The Fed said the pace of US economic activity appeared to have slowed markedly and it expected inflation to moderate as a result of lower energy and commodities prices. US data later on Thursday is expected to show that the economy shrank in the July-to-September quarter. Taiwan cut rates by a quarter-point on Thursday, its third reduction in about a month.
Hong Kong, whose rates move in tandem with the Fed's, duly lowered its base rate by half a point. China had already cut its borrowing costs on Wednesday, for the third time in six weeks, as had Norway.
Governments have pledged about $4 trillion to support banks and restart money markets to try to stem the crisis set off by the bursting of a U.S. housing market bubble. But many are looking at taking further measures to protect their economies against recession.

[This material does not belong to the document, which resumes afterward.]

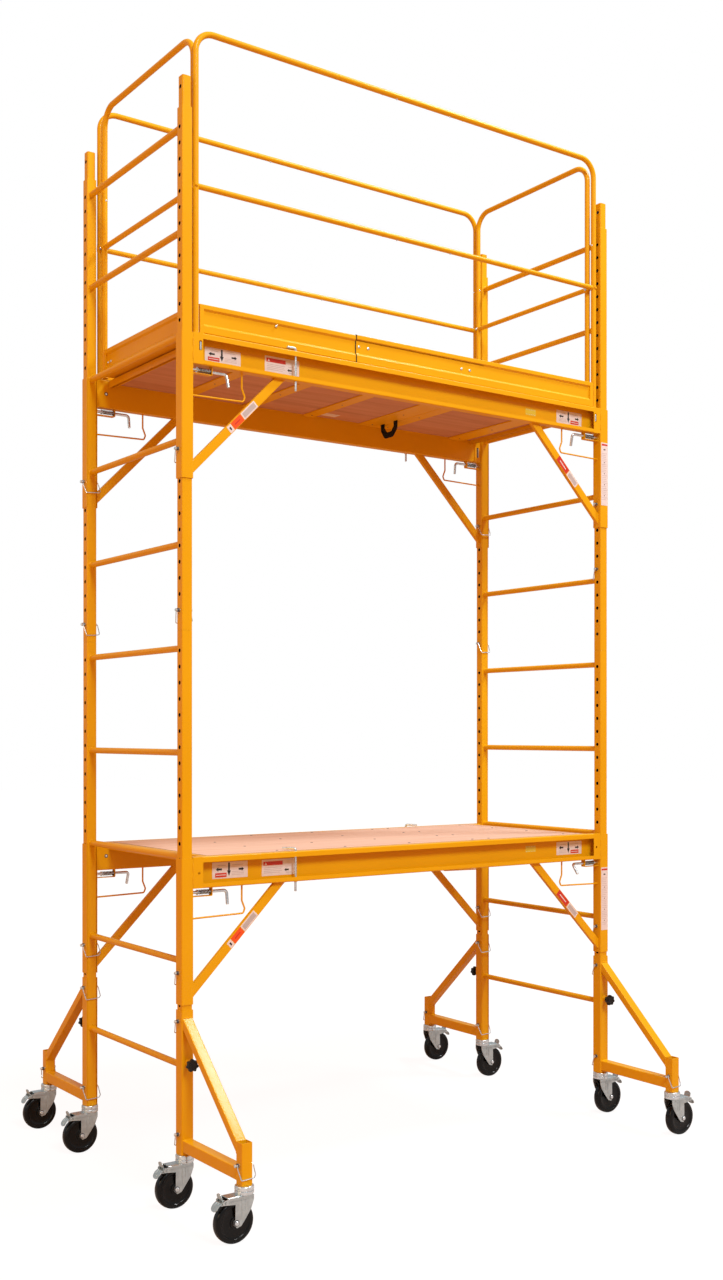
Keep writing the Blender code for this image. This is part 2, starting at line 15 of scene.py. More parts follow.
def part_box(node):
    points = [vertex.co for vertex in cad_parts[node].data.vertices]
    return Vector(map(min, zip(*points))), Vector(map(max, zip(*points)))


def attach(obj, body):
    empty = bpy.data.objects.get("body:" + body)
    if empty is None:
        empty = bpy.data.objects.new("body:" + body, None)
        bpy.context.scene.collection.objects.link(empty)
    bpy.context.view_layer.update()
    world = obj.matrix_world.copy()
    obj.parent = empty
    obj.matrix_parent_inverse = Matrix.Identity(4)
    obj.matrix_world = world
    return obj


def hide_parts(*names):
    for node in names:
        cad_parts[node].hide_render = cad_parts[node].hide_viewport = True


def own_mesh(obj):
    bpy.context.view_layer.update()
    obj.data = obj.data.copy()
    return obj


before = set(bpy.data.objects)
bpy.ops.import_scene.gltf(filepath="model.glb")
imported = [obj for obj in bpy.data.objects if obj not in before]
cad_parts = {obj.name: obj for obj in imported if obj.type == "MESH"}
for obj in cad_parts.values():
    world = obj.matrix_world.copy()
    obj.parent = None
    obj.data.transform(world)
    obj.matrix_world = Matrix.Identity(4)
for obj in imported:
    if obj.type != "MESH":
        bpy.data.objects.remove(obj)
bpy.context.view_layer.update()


def node_box(name):
    low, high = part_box(name)
    return Vector(low), Vector(high)


# Driving dimensions, read from the frame
POST_LOW, POST_HIGH = node_box("frame_lower_left")
UPPER_LOW = node_box("frame_upper_left")[0]
POST = POST_HIGH.x - POST_LOW.x
HALF_L = -(POST_HIGH.x + POST_LOW.x) / 2
HALF_W = POST_HIGH.y - POST / 2
FOOT_Z = POST_LOW.z
GAP = 0.0003
SECTION_H = UPPER_LOW.z - FOOT_Z - GAP
STUB_TOP = POST_HIGH.z - FOOT_Z
RAIL_LOW, RAIL_HIGH = node_box("side_rail_lower_front")
PLATFORM_Z = {level: node_box(f"side_rail_{level}_front")[1].z for level in ("lower", "upper")}
SLEEVE = 2 * (-RAIL_LOW.y - HALF_W)
SLEEVE_BOTTOM = RAIL_LOW.z - RAIL_HIGH.z
DECK_LOW, DECK_HIGH = node_box("deck_lower")
DECK_FRAME_LOW, DECK_FRAME_HIGH = node_box("deck_frame_lower")
OUTRIGGER_LOW, OUTRIGGER_HIGH = node_box("outrigger_front_left")
OUTRIGGER_H = OUTRIGGER_HIGH.z - FOOT_Z
OUTRIGGER_REACH = -OUTRIGGER_LOW.y - POST / 2 - HALF_W
LONG_GUARD_HIGH = node_box("guardrail_front")[1]
SHORT_GUARD_LOW, SHORT_GUARD_HIGH = node_box("guardrail_left")
TOE_LOW, TOE_HIGH = node_box("toe_board_front")
TOE_END_LOW, TOE_END_HIGH = node_box("toe_board_left")
WHEEL_LOW, WHEEL_HIGH = node_box("caster_wheel_front_left_inner")
WHEEL_R = (WHEEL_HIGH.z - WHEEL_LOW.z) / 2
TRAIL = -HALF_L - (WHEEL_LOW.x + WHEEL_HIGH.x) / 2

# Ladder frame
WALL = 0.002
HOLE_PITCH = 0.0508
FIRST_HOLE = 0.0635
HOLES = 31
OUTER_PIN_RISE = 0.058
HOLE_R = 0.0066
STUB = 0.0305
RUNG_R = 0.0105
RUNG_PITCH = 0.3302
TOP_RUNG_DROP = 0.0552
RUNGS = 5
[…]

US regulators are finalising a new federal programme to provide up to $600 billion in government guarantees of home mortgages to help prevent foreclosures, a source familiar with the talks said. The programme could be announced as soon as Thursday, the source said.

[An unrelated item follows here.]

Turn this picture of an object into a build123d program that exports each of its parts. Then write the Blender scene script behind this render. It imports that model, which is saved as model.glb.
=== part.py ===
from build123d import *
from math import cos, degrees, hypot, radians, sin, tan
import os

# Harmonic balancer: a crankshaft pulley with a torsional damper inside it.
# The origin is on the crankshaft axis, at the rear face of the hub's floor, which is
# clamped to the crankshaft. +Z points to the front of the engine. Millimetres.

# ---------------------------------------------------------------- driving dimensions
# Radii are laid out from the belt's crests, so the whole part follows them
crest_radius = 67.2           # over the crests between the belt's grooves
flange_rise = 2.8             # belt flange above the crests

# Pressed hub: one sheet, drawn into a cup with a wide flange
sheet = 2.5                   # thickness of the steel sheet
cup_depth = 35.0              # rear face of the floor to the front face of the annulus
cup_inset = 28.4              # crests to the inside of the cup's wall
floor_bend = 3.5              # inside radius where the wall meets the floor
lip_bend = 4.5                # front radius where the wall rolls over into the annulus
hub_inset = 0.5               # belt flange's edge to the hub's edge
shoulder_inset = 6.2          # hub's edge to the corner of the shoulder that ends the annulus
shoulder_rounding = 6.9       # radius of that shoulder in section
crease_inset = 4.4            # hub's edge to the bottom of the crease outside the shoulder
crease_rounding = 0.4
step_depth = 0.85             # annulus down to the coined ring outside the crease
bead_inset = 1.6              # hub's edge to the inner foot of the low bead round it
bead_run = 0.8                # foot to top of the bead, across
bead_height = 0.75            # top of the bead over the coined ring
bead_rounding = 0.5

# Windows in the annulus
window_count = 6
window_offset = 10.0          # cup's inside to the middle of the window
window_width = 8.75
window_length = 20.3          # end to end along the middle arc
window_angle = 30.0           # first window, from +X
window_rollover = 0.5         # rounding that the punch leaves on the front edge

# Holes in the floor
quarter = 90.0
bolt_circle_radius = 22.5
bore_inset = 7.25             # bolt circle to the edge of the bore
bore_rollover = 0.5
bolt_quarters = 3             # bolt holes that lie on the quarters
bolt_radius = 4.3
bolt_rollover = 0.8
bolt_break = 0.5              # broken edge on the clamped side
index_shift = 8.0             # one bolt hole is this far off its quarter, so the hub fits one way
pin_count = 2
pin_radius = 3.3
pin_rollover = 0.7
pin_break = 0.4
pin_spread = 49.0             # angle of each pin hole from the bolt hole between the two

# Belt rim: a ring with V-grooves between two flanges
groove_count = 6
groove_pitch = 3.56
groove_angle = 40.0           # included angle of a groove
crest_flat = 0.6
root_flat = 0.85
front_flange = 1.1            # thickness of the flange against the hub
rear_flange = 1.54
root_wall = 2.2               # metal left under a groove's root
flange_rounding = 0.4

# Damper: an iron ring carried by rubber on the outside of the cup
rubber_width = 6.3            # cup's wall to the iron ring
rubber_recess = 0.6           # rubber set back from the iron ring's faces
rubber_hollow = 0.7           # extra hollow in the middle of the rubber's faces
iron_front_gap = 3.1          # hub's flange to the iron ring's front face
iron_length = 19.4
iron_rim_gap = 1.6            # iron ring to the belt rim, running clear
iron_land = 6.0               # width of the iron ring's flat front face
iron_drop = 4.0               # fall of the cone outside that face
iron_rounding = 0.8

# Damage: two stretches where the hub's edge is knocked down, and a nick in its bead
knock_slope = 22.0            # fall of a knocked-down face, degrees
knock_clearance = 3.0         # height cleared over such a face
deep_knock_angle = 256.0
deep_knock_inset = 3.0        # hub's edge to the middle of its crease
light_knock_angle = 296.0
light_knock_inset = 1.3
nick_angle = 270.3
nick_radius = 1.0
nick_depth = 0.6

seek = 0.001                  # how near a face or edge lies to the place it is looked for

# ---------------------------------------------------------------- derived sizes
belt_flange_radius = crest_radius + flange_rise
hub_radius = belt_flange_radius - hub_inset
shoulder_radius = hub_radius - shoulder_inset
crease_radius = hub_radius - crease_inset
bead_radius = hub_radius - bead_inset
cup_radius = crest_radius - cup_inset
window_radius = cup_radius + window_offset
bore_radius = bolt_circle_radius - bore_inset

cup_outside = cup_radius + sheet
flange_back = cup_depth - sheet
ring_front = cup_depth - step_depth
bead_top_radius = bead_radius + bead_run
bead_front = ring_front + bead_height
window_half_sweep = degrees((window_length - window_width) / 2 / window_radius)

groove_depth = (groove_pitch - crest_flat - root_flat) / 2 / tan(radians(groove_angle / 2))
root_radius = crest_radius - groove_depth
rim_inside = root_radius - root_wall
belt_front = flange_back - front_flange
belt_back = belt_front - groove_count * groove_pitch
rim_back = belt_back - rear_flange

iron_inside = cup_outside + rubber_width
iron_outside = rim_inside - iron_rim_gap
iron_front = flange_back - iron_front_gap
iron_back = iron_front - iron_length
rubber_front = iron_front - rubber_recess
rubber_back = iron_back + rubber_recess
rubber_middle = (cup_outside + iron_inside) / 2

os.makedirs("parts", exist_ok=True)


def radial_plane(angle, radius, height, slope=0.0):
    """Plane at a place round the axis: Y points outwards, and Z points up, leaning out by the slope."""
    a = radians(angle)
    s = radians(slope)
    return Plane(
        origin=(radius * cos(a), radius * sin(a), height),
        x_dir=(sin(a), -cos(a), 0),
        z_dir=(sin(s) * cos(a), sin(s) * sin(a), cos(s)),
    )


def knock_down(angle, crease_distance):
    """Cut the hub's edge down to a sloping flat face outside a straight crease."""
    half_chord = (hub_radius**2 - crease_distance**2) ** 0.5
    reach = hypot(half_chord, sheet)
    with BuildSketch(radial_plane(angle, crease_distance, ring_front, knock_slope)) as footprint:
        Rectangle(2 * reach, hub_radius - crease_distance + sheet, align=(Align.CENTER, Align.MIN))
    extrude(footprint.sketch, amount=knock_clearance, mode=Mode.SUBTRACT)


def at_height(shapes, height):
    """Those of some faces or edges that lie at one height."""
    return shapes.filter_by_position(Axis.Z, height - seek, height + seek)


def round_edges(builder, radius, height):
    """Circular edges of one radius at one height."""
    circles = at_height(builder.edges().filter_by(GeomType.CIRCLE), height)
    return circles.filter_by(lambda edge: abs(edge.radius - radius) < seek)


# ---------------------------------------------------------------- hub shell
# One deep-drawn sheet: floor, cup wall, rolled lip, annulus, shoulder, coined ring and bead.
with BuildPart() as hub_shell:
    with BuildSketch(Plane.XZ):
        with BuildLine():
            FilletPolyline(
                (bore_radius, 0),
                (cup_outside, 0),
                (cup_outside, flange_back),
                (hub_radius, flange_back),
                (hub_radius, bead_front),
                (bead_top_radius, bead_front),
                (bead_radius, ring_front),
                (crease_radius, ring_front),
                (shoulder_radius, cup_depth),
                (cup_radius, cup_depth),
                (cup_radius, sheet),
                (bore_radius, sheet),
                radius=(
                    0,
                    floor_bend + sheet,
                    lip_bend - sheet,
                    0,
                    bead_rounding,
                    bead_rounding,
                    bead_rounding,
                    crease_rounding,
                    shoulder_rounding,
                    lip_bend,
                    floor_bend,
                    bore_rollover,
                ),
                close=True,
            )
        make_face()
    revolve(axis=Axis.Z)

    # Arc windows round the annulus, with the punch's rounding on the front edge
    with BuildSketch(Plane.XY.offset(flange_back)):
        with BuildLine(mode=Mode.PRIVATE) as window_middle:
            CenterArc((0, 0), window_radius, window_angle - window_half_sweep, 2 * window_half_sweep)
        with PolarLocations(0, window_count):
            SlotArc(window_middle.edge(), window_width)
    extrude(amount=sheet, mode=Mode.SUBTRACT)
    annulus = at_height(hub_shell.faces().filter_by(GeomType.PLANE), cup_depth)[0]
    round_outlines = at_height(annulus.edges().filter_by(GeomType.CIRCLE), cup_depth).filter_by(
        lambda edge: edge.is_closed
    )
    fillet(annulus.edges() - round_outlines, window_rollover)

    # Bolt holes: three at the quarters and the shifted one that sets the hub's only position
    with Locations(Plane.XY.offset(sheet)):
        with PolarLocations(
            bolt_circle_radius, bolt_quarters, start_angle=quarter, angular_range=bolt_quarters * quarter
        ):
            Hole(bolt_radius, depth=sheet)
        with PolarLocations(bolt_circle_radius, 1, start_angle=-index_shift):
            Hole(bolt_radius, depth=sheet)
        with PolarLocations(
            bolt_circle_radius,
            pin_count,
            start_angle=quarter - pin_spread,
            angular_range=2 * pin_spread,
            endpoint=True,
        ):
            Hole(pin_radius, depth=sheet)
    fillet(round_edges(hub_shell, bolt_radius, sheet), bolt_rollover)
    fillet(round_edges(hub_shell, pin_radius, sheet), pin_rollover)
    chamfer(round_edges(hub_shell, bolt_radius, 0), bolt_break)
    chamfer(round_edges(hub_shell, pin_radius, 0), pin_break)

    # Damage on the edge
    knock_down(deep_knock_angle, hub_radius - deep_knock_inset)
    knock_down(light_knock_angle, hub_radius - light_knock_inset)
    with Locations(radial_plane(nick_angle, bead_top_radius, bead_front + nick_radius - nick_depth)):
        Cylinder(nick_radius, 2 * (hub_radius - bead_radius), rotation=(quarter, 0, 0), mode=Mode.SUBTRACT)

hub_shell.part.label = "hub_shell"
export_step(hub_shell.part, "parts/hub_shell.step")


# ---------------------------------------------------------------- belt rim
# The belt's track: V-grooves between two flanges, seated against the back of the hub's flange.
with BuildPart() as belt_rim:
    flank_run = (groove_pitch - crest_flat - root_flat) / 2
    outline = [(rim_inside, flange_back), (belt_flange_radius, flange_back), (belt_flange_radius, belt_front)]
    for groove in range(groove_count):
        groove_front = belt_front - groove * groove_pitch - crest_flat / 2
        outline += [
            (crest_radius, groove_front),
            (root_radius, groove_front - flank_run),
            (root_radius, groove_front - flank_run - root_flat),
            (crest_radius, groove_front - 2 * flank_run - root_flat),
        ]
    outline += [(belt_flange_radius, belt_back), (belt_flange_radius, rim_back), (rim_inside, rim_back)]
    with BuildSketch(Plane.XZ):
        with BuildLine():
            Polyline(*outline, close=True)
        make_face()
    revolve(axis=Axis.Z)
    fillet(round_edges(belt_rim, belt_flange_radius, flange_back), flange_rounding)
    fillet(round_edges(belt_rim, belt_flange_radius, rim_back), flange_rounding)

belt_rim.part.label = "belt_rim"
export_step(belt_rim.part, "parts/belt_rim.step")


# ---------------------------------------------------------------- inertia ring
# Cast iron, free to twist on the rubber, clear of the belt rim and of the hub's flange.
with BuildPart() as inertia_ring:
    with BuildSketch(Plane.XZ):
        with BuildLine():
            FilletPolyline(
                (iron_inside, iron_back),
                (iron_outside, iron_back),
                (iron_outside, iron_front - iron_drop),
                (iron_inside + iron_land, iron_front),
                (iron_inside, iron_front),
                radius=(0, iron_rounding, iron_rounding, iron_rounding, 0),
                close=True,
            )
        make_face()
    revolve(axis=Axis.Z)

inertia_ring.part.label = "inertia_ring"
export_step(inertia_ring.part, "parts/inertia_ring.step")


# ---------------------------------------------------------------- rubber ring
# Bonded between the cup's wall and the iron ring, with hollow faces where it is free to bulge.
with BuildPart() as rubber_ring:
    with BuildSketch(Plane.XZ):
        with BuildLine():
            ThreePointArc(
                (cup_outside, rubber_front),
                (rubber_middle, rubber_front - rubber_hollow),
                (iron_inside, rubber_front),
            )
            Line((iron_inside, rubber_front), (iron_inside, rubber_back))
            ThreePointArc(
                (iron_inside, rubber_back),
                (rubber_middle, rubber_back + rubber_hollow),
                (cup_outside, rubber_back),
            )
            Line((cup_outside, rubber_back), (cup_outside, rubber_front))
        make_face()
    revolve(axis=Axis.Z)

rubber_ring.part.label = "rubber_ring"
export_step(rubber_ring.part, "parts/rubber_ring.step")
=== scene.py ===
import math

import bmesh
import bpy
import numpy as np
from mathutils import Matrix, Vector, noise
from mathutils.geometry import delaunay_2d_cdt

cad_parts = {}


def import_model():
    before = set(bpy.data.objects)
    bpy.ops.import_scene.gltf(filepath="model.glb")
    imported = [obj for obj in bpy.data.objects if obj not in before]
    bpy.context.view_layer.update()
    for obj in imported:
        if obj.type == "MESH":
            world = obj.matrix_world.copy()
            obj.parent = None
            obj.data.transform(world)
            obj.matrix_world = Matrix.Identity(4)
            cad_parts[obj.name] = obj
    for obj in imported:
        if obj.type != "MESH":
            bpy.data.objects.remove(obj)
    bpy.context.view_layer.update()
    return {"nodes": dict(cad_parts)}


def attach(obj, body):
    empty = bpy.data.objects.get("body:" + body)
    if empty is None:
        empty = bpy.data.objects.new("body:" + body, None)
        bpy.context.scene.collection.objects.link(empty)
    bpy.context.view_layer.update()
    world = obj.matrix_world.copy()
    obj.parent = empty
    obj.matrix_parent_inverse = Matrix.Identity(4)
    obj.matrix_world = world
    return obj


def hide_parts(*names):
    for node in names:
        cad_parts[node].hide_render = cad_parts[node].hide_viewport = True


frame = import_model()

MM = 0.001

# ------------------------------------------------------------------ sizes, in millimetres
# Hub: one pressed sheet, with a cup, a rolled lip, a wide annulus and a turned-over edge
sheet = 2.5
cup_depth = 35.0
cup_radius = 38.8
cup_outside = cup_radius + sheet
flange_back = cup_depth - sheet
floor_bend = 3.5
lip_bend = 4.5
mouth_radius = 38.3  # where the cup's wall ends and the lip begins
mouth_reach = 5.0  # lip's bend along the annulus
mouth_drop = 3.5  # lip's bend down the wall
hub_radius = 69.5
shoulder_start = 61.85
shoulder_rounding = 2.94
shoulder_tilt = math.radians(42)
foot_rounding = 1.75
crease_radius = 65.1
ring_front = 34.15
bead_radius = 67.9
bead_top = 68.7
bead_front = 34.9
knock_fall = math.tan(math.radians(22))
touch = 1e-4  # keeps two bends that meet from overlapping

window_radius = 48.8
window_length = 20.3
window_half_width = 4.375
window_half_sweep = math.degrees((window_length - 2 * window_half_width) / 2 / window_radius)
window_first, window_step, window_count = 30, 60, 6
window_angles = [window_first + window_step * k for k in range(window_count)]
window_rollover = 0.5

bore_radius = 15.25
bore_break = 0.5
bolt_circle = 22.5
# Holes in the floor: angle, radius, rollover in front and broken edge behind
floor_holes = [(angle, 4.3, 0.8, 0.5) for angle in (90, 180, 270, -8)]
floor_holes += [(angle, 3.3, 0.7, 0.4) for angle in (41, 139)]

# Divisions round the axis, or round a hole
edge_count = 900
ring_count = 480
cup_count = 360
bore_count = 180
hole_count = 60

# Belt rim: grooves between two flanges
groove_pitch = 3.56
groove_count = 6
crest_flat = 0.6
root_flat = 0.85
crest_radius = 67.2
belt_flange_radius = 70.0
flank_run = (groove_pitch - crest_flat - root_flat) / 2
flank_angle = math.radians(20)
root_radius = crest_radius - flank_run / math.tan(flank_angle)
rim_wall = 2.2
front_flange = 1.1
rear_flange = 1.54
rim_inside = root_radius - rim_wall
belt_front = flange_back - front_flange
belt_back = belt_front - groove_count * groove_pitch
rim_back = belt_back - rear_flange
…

Britain indicated it may lift self-imposed limits on government borrowing to counter a recession, while South Korean President Lee Myung-bak said his government would bring forward budget spending and consider ramping up construction spending.
On top of the four swap lines arranged by the Fed, the International Monetary Fund approved an emergency short-term liquidity facility for emerging market economies so they can tap cash to help them weather the credit crisis. Still, poor corporate earnings suggested the economic impact of the financial crisis is only starting to show.